There is no telling what my final results will be on my Standardized Test of choice. I will work to improve my score because I have, albeit uneasily, come to grips with the fact that a high score is the only way I can achieve my goal of getting into a top tier college. I have come to grips with the fact that I do tend to underperform under time constraints. I do tend to underperform on these tests because I do not possess the kind of raw intelligence that said thieves do. What makes me a top-notch student, what makes me every teacher’s dream, is my impeccable work ethic and my everlasting love for the expansion of knowledge. The fact that those attributes, my personal favorite attributes, are ignored is nothing short of a travesty.

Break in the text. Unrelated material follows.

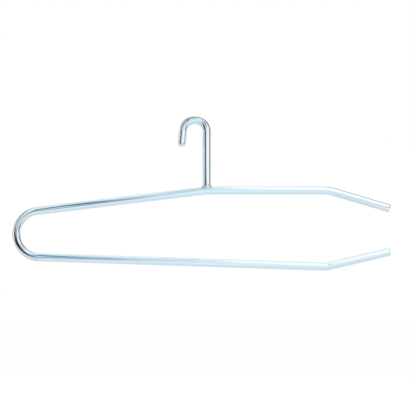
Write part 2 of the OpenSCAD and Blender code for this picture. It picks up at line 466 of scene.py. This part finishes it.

So yes, I am pissed off. I don’t want to prepare for another tragedy. Even if I end up with a 1600 or a 36, I won’t feel as if my intelligence was accurately assessed. Even if I open up an acceptance letter from Harvard, I will still feel cheated. I will still feel that everything I worked for in my four years of high school meant nothing. What’s even worse, I will feel like a thief, aided by an unjust, unacceptable educational system.

There are millions of more thieves to come if something doesn’t change.